Devant les yeux de celui qui ne vote pas, parce que convaincu qu'il se fait baiser, c'est bien un nouveau totalitarisme contre un ancien qui se sont affrontés ce 1er mai 2002. Par ailleurs, sans l'appui de tous ceux qui forment les bataillons citoyennistes, c'est à dire "la gauche plurielle", "l'extrême gauche plurielle" (ATTAC, LCR), jamais le candidat Chirac n'aurait obtenu un nombre de voix suffisantes pour légitimer la politique de choc contre la population qu'il a décidé de mener au sommet de Barcelone. L'enjeu fondamental est là : faire adhérer les masses exploitées à leur propre anéantissement social, politique et peut-être même physique... Ni plus, ni moins.
(Notons ici que l'abstention au second tour de 2002 est quand même la plus importante de tous les seconds tours d'élection présidentielle même si elle est de 9 points inférieure à celle du premier tour.) De ces élections présidentielles, la population exploitée devrait tirer les leçons qui s'imposent à elle. Bien que la tâche soit extrêmement difficile, la Révolution prolétarienne se présente de plus en plus comme l'évidente solution face à une situation de plus en plus chaotique et dangereuse pour chacun, tant aux niveaux local, national, qu'international, tant aux dimensions individuelles que collectives...
Pour les mois, les années qui arrivent, la classe dominante a planifié une politique de guerre contre les travailleurs : destruction de la sécurité sociale, du régime de retraite par répartition, des services publiques (santé, transport, énergie), et des dispositions en faveur des salariés dans le code du travail, remise en cause du droit de grève, destruction de ce qui reste des libertés démocratiques.
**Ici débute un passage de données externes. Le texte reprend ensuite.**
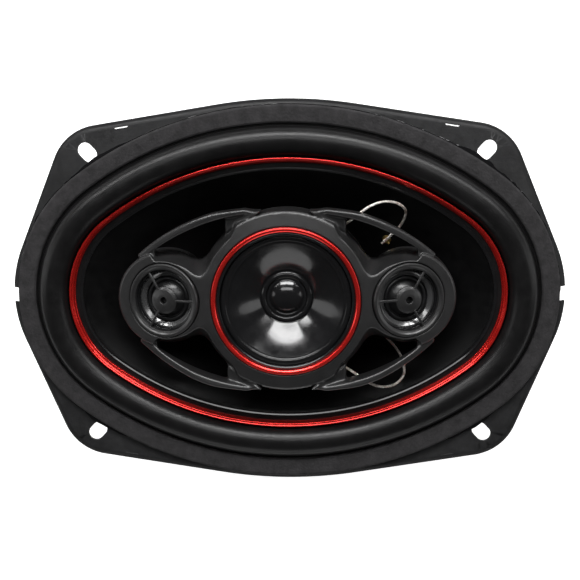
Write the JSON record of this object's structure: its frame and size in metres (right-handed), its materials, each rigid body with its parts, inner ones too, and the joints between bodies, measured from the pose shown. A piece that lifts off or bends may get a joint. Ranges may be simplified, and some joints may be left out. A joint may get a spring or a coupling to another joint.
{
  "type": "car loudspeaker",
  "caption": "Oval coaxial car loudspeaker with a pressed basket, red cone ring and an eye shaped bridge that carries a midrange and two tweeters.",
  "frame": {"origin": "centre of the mounting flange, on the plane of its rear rim", "axes": "+Z out of the front along the speaker axis, +X along the long axis towards the terminals, +Y across"},
  "size_m": [0.2358, 0.1648, 0.107],
  "materials": {
    "black_steel": "satin black paint",
    "gasket_foam": "matt",
    "surround_rubber": "satin, fine leather grain",
    "red_trim": "gloss",
    "cone_poly": "gloss",
    "coil_former": "satin",
    "copper": "satin",
    "spider_cloth": "matt woven",
    "zinc_steel": "zinc plated",
    "ferrite": "matt ground",
    "fibre_board": "satin",
    "brass": "satin",
    "tinned_brass": "satin",
    "tinsel": "braided",
    "bridge_plastic": "fine texture",
    "gloss_black": "gloss",
    "capacitor_sleeve": "gloss",
    "tweeter_ring": "satin",
    "tweeter_film": "gloss film",
    "neodymium": "nickel plated"
  },
  "bodies": {
    "speaker_frame": {"basket_flange": "black_steel", "basket_legs": "black_steel", "basket_pan": "black_steel", "front_gasket": "gasket_foam", "woofer_surround": "surround_rubber", "woofer_spider": "spider_cloth", "basket_rivets": "zinc_steel", "magnet_top_plate": "zinc_steel", "magnet_ring": "ferrite", "pole_yoke": "zinc_steel", "bridge_post": "zinc_steel", "post_washer": "zinc_steel", "post_nut": "zinc_steel", "terminal_board": "fibre_board", "positive_terminal": "brass", "negative_terminal": "tinned_brass", "terminal_rivets": "zinc_steel", "positive_woofer_lead": "tinsel", "negative_woofer_lead": "tinsel", "positive_bridge_lead": "tinsel", "negative_bridge_lead": "tinsel", "bridge_housing": "bridge_plastic", "bridge_rear_cover": "bridge_plastic", "bridge_screws": "zinc_steel", "midrange_trim_ring": "red_trim", "midrange_frame": "gloss_black", "midrange_surround": "gloss_black", "midrange_spider": "spider_cloth", "midrange_top_plate": "zinc_steel", "midrange_magnet": "ferrite", "midrange_yoke": "zinc_steel", "midrange_capacitor": "capacitor_sleeve", "tweeter_capacitor": "capacitor_sleeve", "left_tweeter_guard": "bridge_plastic", "left_tweeter_frame": "gloss_black", "left_tweeter_face_ring": "tweeter_ring", "left_tweeter_surround": "surround_rubber", "left_tweeter_pole_plate": "zinc_steel", "left_tweeter_magnet": "neodymium", "left_tweeter_yoke": "zinc_steel", "right_tweeter_guard": "bridge_plastic", "right_tweeter_frame": "gloss_black", "right_tweeter_face_ring": "tweeter_ring", "right_tweeter_surround": "surround_rubber", "right_tweeter_pole_plate": "zinc_steel", "right_tweeter_magnet": "neodymium", "right_tweeter_yoke": "zinc_steel"},
    "woofer_moving": {"woofer_cone": "cone_poly", "cone_trim_ring": "red_trim", "woofer_coil_former": "coil_former", "woofer_coil_winding": "copper", "cone_lead_eyelets": "brass"},
    "midrange_moving": {"midrange_cone": "gloss_black", "midrange_dust_dome": "gloss_black", "midrange_coil_former": "coil_former", "midrange_coil_winding": "copper"},
    "left_tweeter_moving": {"left_tweeter_dome": "tweeter_film", "left_tweeter_coil": "copper"},
    "right_tweeter_moving": {"right_tweeter_dome": "tweeter_film", "right_tweeter_coil": "copper"}
  },
  "joints": [
    {"name": "woofer_cone_stroke", "type": "slide", "parent": "speaker_frame", "child": "woofer_moving", "axis": [0, 0, 1], "range_m": [-0.004, 0.004], "stiffness_N_per_m": 2200, "deforming": ["woofer_surround", "woofer_spider", "positive_woofer_lead", "negative_woofer_lead", "positive_bridge_lead", "negative_bridge_lead"]},
    {"name": "midrange_cone_stroke", "type": "slide", "parent": "speaker_frame", "child": "midrange_moving", "axis": [0, 0, 1], "range_m": [-0.0008, 0.0008], "stiffness_N_per_m": 1500, "deforming": ["midrange_surround", "midrange_spider"]},
    {"name": "left_tweeter_stroke", "type": "slide", "parent": "speaker_frame", "child": "left_tweeter_moving", "axis": [-0.309, 0, 0.9511], "range_m": [-0.00025, 0.00025], "stiffness_N_per_m": 900, "deforming": ["left_tweeter_surround"]},
    {"name": "right_tweeter_stroke", "type": "slide", "parent": "speaker_frame", "child": "right_tweeter_moving", "axis": [0.309, 0, 0.9511], "range_m": [-0.00025, 0.00025], "stiffness_N_per_m": 900, "deforming": ["right_tweeter_surround"]}
  ]
}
Dès à présent, il est temps de bâtir l'organisation révolutionnaire assez forte pour éviter la barbarie annoncée, assez responsable pour opérer le travail de reconstruction de la critique révolutionnaire, laquelle n'a pu jusqu'à présent surmonter les obstacles qui la tiennent en échec. Mais,
déjà, on entend partout les cris de la populace houleuse, survoltée
par la Coupe du monde de football, dont les responsables savent décidément
bien choisir les pays d'accueil : la France au sortir de décembre
1995, la Corée du Sud aux milliers de grêves dures ces dernières années...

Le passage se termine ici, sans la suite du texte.